→ **Task prompt**
Copy each line in the data that includes the word "metres".
---------- Listed entries ----------
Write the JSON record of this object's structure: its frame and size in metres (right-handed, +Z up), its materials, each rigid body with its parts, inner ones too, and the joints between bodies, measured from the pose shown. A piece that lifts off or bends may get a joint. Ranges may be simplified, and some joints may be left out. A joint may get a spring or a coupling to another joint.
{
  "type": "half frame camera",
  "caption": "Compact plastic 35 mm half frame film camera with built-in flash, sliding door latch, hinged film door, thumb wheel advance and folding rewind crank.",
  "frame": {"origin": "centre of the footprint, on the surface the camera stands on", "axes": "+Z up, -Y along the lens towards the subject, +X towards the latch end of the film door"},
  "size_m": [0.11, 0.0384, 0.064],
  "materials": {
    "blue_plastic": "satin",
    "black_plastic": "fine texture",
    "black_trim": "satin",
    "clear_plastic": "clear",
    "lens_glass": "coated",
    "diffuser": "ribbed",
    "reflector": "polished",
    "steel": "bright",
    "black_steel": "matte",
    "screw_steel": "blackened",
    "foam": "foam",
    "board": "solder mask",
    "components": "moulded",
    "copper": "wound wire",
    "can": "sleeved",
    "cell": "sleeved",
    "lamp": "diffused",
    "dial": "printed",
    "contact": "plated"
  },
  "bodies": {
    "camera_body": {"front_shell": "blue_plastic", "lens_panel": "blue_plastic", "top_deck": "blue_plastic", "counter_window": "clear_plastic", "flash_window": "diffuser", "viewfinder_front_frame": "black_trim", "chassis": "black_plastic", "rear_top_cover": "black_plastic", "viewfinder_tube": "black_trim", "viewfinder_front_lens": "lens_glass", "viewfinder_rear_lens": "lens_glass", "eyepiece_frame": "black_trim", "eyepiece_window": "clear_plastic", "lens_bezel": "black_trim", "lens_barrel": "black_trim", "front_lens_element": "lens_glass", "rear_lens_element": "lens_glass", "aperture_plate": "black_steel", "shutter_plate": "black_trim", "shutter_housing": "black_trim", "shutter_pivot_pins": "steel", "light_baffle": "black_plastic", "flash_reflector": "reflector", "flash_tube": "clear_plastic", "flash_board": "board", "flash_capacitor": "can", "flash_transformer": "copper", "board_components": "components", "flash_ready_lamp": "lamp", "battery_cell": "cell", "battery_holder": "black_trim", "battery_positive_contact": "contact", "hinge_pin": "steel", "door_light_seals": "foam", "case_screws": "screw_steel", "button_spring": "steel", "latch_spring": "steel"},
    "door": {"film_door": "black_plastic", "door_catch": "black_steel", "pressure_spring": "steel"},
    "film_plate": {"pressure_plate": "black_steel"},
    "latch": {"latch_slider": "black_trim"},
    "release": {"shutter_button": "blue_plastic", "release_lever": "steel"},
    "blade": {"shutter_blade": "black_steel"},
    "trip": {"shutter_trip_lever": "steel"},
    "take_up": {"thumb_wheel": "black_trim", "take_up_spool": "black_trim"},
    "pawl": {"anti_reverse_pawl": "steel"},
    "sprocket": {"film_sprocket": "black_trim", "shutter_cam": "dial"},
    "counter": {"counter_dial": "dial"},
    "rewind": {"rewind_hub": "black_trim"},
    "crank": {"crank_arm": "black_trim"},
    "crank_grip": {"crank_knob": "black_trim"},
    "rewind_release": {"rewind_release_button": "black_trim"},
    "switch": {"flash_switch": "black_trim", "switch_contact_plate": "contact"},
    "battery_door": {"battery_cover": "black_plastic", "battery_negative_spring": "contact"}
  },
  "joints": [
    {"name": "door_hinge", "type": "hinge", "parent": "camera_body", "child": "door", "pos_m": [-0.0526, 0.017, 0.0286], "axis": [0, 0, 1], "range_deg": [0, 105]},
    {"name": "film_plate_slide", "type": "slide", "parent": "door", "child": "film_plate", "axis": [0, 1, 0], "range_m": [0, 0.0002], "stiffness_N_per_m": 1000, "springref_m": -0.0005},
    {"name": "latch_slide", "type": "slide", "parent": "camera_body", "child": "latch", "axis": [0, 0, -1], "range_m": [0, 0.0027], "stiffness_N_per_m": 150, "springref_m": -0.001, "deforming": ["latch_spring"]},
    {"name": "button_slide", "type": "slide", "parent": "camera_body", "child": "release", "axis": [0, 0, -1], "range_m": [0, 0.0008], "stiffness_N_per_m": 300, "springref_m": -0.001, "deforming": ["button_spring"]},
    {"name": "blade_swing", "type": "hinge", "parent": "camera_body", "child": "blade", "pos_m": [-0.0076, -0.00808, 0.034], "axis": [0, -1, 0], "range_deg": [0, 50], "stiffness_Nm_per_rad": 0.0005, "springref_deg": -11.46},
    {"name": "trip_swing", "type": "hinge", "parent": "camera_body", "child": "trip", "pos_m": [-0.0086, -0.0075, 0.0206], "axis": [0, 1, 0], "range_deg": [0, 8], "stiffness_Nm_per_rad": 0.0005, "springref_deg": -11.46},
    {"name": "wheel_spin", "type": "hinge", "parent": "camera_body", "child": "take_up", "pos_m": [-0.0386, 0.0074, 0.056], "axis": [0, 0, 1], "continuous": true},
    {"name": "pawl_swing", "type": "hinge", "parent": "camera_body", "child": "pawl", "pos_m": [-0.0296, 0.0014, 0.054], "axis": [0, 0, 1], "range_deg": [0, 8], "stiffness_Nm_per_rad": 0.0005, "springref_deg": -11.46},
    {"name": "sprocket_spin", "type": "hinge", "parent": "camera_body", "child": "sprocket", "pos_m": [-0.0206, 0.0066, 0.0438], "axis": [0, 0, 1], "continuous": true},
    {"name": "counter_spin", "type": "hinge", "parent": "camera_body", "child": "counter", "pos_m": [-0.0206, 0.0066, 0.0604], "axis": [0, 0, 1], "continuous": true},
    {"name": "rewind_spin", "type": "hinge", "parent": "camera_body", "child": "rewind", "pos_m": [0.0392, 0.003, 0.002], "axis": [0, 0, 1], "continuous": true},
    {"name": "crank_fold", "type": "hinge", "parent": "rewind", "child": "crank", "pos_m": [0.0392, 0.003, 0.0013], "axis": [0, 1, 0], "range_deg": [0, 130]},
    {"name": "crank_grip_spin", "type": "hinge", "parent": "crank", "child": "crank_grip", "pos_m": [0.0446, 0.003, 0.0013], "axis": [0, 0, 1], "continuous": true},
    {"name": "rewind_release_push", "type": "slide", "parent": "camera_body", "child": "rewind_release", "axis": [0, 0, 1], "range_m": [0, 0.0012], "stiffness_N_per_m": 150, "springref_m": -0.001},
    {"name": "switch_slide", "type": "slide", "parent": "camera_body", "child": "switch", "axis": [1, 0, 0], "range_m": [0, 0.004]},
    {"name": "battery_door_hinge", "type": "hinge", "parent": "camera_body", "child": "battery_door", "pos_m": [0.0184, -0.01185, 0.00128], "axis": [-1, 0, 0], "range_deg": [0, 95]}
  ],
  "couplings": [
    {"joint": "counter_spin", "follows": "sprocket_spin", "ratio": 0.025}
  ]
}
----------
---------- Listed entries ----------
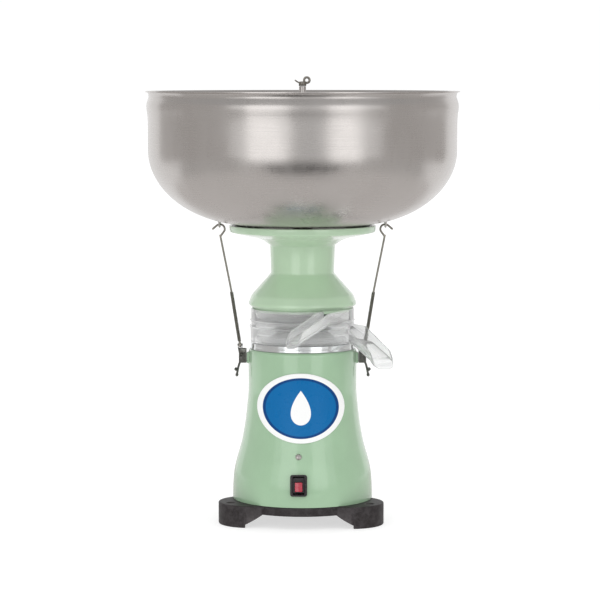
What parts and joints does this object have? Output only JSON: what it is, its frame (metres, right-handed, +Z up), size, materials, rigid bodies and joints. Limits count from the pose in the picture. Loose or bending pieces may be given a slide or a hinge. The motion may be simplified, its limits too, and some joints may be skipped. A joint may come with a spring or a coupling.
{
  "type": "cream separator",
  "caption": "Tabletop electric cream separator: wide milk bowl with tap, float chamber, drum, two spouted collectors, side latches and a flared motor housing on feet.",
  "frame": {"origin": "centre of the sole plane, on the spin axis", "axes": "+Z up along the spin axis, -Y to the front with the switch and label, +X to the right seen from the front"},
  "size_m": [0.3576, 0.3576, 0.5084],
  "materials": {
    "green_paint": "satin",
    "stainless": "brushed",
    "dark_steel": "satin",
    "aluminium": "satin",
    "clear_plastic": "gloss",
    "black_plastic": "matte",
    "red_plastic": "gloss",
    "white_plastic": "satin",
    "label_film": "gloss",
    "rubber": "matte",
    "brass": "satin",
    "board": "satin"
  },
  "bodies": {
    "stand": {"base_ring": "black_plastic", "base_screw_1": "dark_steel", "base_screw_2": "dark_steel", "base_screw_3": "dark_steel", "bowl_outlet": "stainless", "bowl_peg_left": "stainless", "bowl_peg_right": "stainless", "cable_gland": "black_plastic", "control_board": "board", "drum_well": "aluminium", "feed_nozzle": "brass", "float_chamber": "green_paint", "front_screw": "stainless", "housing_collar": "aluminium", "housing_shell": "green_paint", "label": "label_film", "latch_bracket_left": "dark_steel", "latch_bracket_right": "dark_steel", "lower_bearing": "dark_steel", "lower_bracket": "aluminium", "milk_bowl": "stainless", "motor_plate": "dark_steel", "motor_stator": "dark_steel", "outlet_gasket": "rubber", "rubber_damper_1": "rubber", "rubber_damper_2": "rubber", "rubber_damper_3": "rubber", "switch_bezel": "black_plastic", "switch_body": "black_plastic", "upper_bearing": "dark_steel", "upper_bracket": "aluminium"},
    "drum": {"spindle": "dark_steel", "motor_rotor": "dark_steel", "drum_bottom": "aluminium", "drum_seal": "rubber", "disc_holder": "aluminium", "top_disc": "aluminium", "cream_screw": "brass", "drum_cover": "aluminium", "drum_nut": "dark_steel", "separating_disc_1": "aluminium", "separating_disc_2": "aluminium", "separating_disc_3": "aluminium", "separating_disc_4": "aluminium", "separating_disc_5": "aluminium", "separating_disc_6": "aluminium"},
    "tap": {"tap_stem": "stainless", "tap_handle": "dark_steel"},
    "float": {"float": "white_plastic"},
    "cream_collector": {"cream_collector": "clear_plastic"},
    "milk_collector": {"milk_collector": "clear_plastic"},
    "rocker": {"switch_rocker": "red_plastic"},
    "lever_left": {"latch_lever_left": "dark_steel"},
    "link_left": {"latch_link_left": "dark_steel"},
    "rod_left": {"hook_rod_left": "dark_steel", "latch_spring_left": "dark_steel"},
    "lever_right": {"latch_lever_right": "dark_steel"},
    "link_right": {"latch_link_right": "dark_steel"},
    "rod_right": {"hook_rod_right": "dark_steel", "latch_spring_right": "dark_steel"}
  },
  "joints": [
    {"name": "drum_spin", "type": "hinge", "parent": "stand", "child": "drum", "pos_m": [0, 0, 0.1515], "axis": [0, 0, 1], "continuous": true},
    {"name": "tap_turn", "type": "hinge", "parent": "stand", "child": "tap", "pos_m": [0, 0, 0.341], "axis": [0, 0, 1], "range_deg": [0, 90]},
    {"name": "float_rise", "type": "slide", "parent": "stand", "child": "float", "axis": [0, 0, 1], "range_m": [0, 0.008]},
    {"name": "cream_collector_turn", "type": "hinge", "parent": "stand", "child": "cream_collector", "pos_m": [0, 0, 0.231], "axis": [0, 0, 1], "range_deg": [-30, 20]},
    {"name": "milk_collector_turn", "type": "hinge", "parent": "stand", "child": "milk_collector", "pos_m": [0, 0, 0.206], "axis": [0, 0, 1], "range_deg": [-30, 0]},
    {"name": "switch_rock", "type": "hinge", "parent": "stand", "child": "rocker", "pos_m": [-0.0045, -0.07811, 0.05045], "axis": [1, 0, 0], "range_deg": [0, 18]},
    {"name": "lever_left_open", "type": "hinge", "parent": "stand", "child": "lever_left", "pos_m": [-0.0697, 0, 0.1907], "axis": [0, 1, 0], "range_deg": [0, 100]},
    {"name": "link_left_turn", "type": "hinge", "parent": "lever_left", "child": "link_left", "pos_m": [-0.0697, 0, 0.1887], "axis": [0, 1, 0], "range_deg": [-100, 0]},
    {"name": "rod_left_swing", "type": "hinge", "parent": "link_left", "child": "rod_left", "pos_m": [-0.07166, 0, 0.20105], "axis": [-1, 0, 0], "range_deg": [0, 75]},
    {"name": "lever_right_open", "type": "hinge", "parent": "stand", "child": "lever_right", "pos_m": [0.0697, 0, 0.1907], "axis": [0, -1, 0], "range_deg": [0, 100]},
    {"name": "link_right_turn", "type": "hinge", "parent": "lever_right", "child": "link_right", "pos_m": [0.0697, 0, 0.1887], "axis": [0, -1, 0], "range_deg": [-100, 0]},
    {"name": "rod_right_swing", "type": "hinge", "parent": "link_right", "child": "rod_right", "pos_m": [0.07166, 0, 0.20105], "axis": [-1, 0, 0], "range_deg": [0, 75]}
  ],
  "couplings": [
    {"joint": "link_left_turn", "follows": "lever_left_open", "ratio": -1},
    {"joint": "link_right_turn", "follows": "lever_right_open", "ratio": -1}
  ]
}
----------
→ **Full answer**
Write the JSON record of this object's structure: its frame and size in metres (right-handed, +Z up), its materials, each rigid body with its parts, inner ones too, and the joints between bodies, measured from the pose shown. A piece that lifts off or bends may get a joint. Ranges may be simplified, and some joints may be left out. A joint may get a spring or a coupling to another joint.
What parts and joints does this object have? Output only JSON: what it is, its frame (metres, right-handed, +Z up), size, materials, rigid bodies and joints. Limits count from the pose in the picture. Loose or bending pieces may be given a slide or a hinge. The motion may be simplified, its limits too, and some joints may be skipped. A joint may come with a spring or a coupling.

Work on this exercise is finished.